Know What to do With a Pregnant Employee

Here are some important guidelines to consider when working with a pregnant employee:
  • Any employer with 15 or more employees is covered by state and federal pregnancy and disability discrimination laws.  These laws require that the employer does not discriminate against a pregnant employee and that reasonable accommodations be made if the pregnancy becomes complicated and results into a situation that turns into a disability like gestational diabetes.
  • A reasonable accommodation is something an employer can do to help the employee do their work without creating an undue hardship on the employer. They can include light duty, temporary reassignment, unpaid leave, disability leave, or temporary job redesign, etc.
  • In order to avoid claims of discrimination, employers must ensure that employees are not adversely treated due to their pregnancy.  Reasonable accommodations and the same benefits should be made to the pregnant employee as are made to other employees who have a temporary disability.  Pregnant employees should be treated the same as other employees with medical conditions – the do not need to be treated better and definitely should not be treated worse.

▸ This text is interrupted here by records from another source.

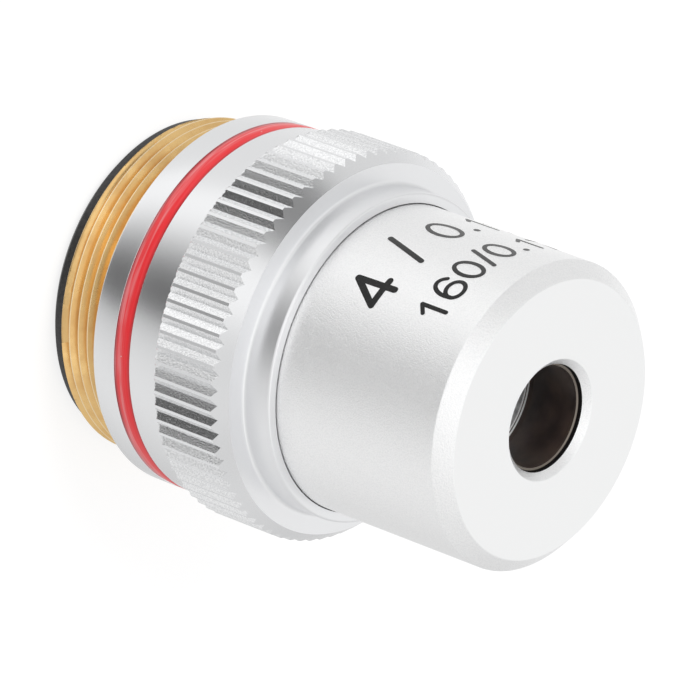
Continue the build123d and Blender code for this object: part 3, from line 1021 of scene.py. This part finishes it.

# Grey and white cards round the object, seen only in its polished metal. They are one sphere
# whose shade changes with the direction, in degrees round the axis and degrees above the table.
# The shades were set in rounds, until the mean greys round each turning of the render came
# near those of the photograph.
cards_radius = 1.2
middle_rise = (-8, 8)
high_rise = (39, 46)
low_shades = [
    (-180, 1.0),
    (-160, 1.0),
    (-144, 0.92),
    (-128, 0.86),
    (-112, 0.84),
    (-66, 0.84),
    (-63, 1.12),
    (-36, 1.10),
    (0, 0.95),
    (26, 0.78),
    (32, 0.72),
    (48, 0.80),
    (64, 0.86),
    (80, 0.87),
    (96, 0.83),
    (112, 0.76),
    (144, 0.68),
    (160, 0.72),
    (180, 1.0),
]
middle_shades = [
    (-180, 0.93),
    (-165, 0.9),
    (-150, 0.74),
    (-96, 0.78),
    (-50, 0.8),
    (-42, 1.0),
    (-30, 1.1),
    (4, 1.1),
    (14, 0.78),
    (32, 0.72),
    (50, 0.8),
    (64, 0.8),
    (80, 0.7),
    (110, 0.78),
    (150, 0.68),
    (165, 0.9),
    (180, 0.93),
]
high_shades = [
    (-180, 0.92),
    (-120, 0.9),
    (-60, 0.96),
    (-40, 1.2),
    (16, 1.2),
    (40, 1.12),
    (90, 1.04),
    (150, 0.92),
    (180, 0.92),
]
# A dark card has a soft left, right, lower and upper edge, and a shade.
dark_cards = [
    ((-44, 6), (25, 27), (-60, -50), (-26, -18), 0.08),
    ((-85, -79), (-38, -32), (18, 24), (36, 40), 0.2),
]


def ramp(value, low, high):
    """Smooth rise from 0 at low to 1 at high."""
    share = min(max((value - low) / (high - low), 0), 1)
    return share * share * (3 - 2 * share)


def read_shade(table, turn):
    """Shade at a direction round the axis, from a table of directions and shades."""
    for (first, first_shade), (last, last_shade) in zip(table, table[1:]):
        if turn <= last:
            return first_shade + (last_shade - first_shade) * (turn - first) / (last - first)
    return table[-1][1]


bpy.ops.object.select_all(action="DESELECT")
bpy.ops.mesh.primitive_uv_sphere_add(segments=240, ring_count=90, radius=cards_radius)
cards = bpy.context.object
cards.name = cards.data.name = "reflected_cards"
card_values = []
for vert in cards.data.vertices:
    turn = math.degrees(math.atan2(vert.co.y, vert.co.x))
    rise = math.degrees(math.asin(max(-1, min(1, vert.co.z / cards_radius))))
    low = read_shade(low_shades, turn)
    middle = read_shade(middle_shades, turn)
    high = read_shade(high_shades, turn)
    shade = low + (middle - low) * ramp(rise, *middle_rise)
    shade += (high - shade) * ramp(rise, *high_rise)
    for left, right, bottom, top, dark in dark_cards:
        cover = ramp(turn, *left) * (1 - ramp(turn, *right))
        cover *= ramp(rise, *bottom) * (1 - ramp(rise, *top))
        shade += (dark - shade) * cover
    card_values.append(shade)
shade_attribute = cards.data.attributes.new("shade", "FLOAT", "POINT")
shade_attribute.data.foreach_set("value", card_values)
card_paper = bpy.data.materials.new("card_paper")
card_paper.use_nodes = True
card_paper.node_tree.nodes.remove(card_paper.node_tree.nodes["Principled BSDF"])
shade_value = node(card_paper, "ShaderNodeAttribute", attribute_name="shade")
card_light = node(card_paper, "ShaderNodeEmission", {1: shade_value.outputs["Fac"]})
card_paper.node_tree.links.new(
    card_light.outputs[0], card_paper.node_tree.nodes["Material Output"].inputs["Surface"]
)
card_paper.cycles.emission_sampling = "NONE"
cards.data.materials.append(card_paper)
cards.visible_camera = False
cards.visible_diffuse = False
cards.visible_shadow = False
cards.visible_transmission = False

# Studio: an even white surround, full where the camera, metal or glass shows it and lower as a
# light, and one broad soft lamp above.
world = bpy.data.worlds.new("studio")
bpy.context.scene.world = world
world.use_nodes = True
surround = world.node_tree.nodes["Background"]
rays = node(world, "ShaderNodeLightPath").outputs
clear = rays["Is Camera Ray"]
for kind in ("Is Glossy Ray", "Is Transmission Ray"):
    clear = node(world, "ShaderNodeMath", {0: clear, 1: rays[kind]}, operation="MAXIMUM").outputs[0]
world.node_tree.links.new(between(world, clear, 0, 1, 0.7, 1.0), surround.inputs["Strength"])
surround.inputs["Color"].default_value = (1, 1, 1, 1)

bpy.ops.object.select_all(action="DESELECT")
bpy.ops.object.light_add(type="AREA", location=(0.35, -0.45, 0.85))
lamp = bpy.context.object
lamp.name = "soft_lamp"
lamp.data.shape = "DISK"
lamp.data.size = 0.5
lamp.data.energy = 3.5
lamp.rotation_euler = lamp.location.to_track_quat("Z", "Y").to_euler()
lamp.visible_glossy = False

bpy.context.scene.view_settings.view_transform = "Standard"

# Camera: the photograph's, from the nose side and above, placed by the fit to the circles of
# the turned edges. The fit calls for a long lens and doesn't settle how long, so it was chosen.
camera_data = bpy.data.cameras.new("camera")
camera_data.sensor_fit = "HORIZONTAL"
camera_data.sensor_width = 36.0
camera_data.lens = 411.43
camera_data.clip_start = 0.01
camera_data.clip_end = 20.0
camera = bpy.data.objects.new("camera", camera_data)
bpy.context.scene.collection.objects.link(camera)
camera.matrix_world = Matrix(
    (
        (-0.57069, 0.21159, 0.79344, 0.36343),
        (-0.34764, -0.93763, 0.0, 0.00022),
        (0.74395, -0.27583, 0.60865, 0.28864),
        (0, 0, 0, 1),
    )
)
bpy.context.scene.camera = camera
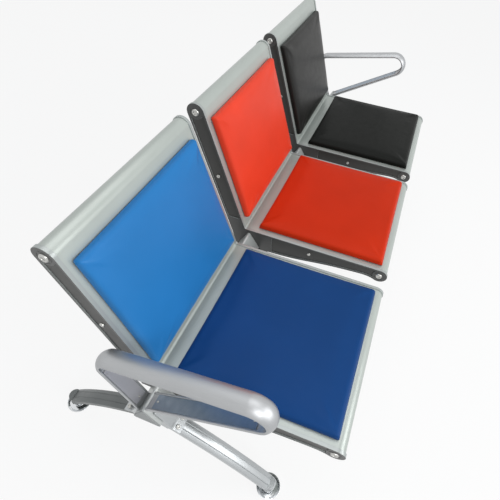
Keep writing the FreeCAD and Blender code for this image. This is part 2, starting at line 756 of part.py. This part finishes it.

  •  If the employee claims she cannot do certain job duties because of her pregnancy, the employer has the right to ask her to medically document her claims.  The employer should ask the employee to have her doctor provide a statement of what job duties she can perform, what duties she cannot perform, and what accommodations may be needed for her to perform her job.  It is important to remember that this requirement should be applied to all employees with a temporary disability.
  • It is also important to follow medical information rather than what company managers think is appropriate or too risky regarding a pregnant employee’s job duties.  (see UAW, et al, v. Johnson Controls).
This takes care of what to do when you are first working with a pregnant employee.  The next step will be what to do with maternity leave which I will cover in the future.